Doctoral student seeks way to beat tumors faster than chemotherapy
Tuesday, Feb. 21, 2017
Tuyen Nguyen, doctoral student in chemistry, works with anticancer nanoparticles at Kansas State University. | Download this photo.
MANHATTAN — Move over, chemotherapy. A Kansas State University student hopes a new method she is developing — which uses what she has dubbed "tiny superheroes" — may treat bone cancer faster than chemotherapy. It also could partner with MRI scanning to diagnose cancer more effectively.
Tuyen Nguyen, doctoral student in chemistry from Vietnam, said these "tiny superheroes" are nanoparticles, which are a million times smaller than a tennis ball, that she has synthesized to sniff out villainous cancer and attack bone tumors head-on. Additionally, the nanoparticles light up cancer in MRIs to streamline diagnosis.

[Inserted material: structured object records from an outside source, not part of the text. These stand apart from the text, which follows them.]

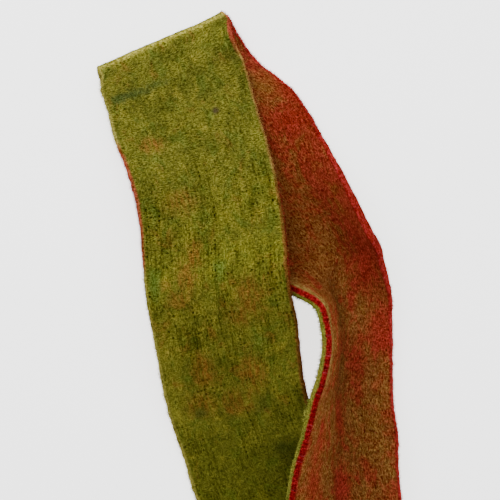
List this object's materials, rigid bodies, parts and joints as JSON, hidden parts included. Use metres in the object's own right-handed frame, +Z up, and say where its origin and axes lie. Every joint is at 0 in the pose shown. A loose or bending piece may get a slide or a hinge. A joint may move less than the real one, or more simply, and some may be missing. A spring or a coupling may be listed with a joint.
{
  "type": "doubled length of felt band",
  "caption": "Cut length of thick two-colour felt band, folded over at one end and lying with one leg turned up on its edge and crossing the other.",
  "frame": {"origin": "centre of the bounding box, on the surface that the band lies on", "axes": "+Y along the band towards its fold, +Z up off the surface, +X towards the leg that is turned up"},
  "size_m": [0.1674, 0.3084, 0.0523],
  "materials": {
    "felt": "mottled olive green on one face and brown-red on the other, matt and fuzzy"
  },
  "bodies": {
    "root": {"felt_band": "felt"}
  },
  "joints": []
}
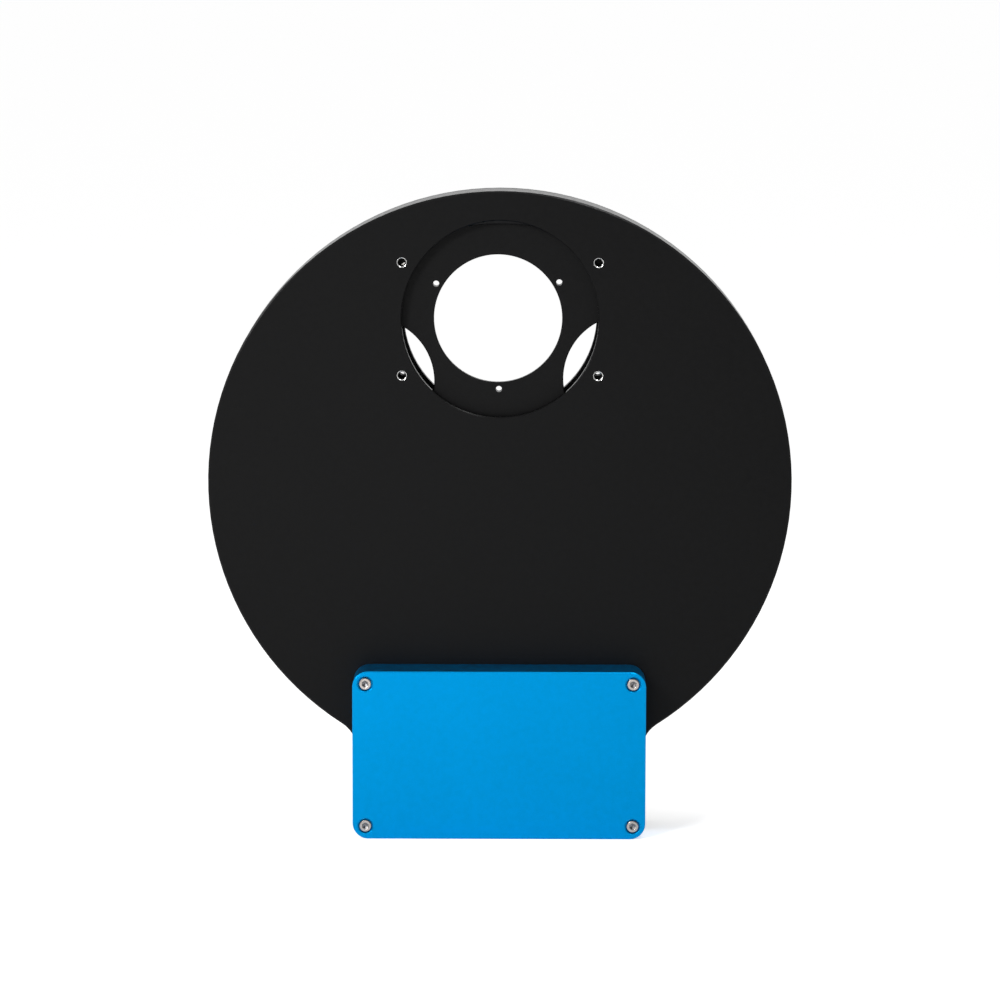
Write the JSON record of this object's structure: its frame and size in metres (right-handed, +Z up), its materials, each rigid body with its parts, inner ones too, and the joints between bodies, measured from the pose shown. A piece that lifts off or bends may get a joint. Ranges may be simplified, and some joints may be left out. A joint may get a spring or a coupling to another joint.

"It's exciting that this research could someday help chemotherapy patients in the fight against cancer," said Nguyen, whose research is conducted in and supported by the Nanotechnology Innovation Center of Kansas State, or NICKS.
Nguyen recently presented her research at Kansas State University's Three Minute Thesis Competition, earning first place and the People's Choice award. She also has published the research in Scientific Reports, which is a sister journal of Nature.
Under the guidance of Santosh Aryal, assistant professor of chemistry and core faculty member of NICKS, Nguyen synthesized a particle whose stealth covering, which is made up of alendronic acid, is attracted to the excess calcium present in bone tumors. Upon arriving at the site of the tumor, the particles bind strongly with the bone and conquer the cancerous cells.
Polyethylene glycol, or PEG, is usually used as a stealth covering in nanoparticles to enhance their stability in the body, Aryal said. PEG is a polymer that is used extensively in medicine and in many consumer products, including foods and cosmetics.
"Because of the unlimited use of PEG-related products, our immune system has started to recognize it as an invader, which limits the drug availability," Aryal said.
Instead of using PEG, the tiny superhero receives its biological stability from alendronic acid, which not only provides stability but also serves as a pathfinder to reach bone cancer and is equipped with infused contrast agents to streamline diagnosis via MRI.
"I am thrilled with the results so far, and I look forward to seeing this research lead to the development of new cancer treatments in the future," Aryal said.
In a typical bone model experiment, 80 percent of the nanoparticles bound to the bone within 15 minutes. In a cellular study, after 24 hours chemotherapy-loaded nanoparticles exhibited two times higher efficiency than chemotherapy alone, Nguyen said. Also, the nanoparticle method could potentially minimize side effects by controlling the drug release rate and specifically addressing cancerous cells while leaving healthy cells free to grow.
The nanoparticles' stealth covering infused with its magnetic contrast agent would assist with MRI because it binds to the cancer, causing it to resonate clearer in the image. This ability of the nanoparticles makes them not only a potential treatment but also possibly a diagnostic tool, Nguyen said.
In addition to its cancer-killing and MRI-helping properties, Nguyen said her nanoparticles are very stable and do not break apart in the bloodstream. This nanoparticle method is currently undergoing further testing.
After completing her doctoral degree, Nguyen wants to become a professor so she can continue teaching undergraduate students and researching nanomedicine.
"I am not only learning organic chemistry but also biology for cellular studies and physics for understanding the principles of MRI," Nguyen said. "Because this project is interdisciplinary, I believe it is preparing me to succeed as I continue in my academic career."
Nguyen was awarded first place for her presentation of her previous findings for this project at Kansas State University's Graduate Research, Arts and Discovery Forum in 2016. She has received funding for the project through the chemistry department's Graduate Teaching Assistantship and the Johnson Cancer Research Center's Graduate Research Award as well as the Nanotechnology Innovation Center of Kansas State.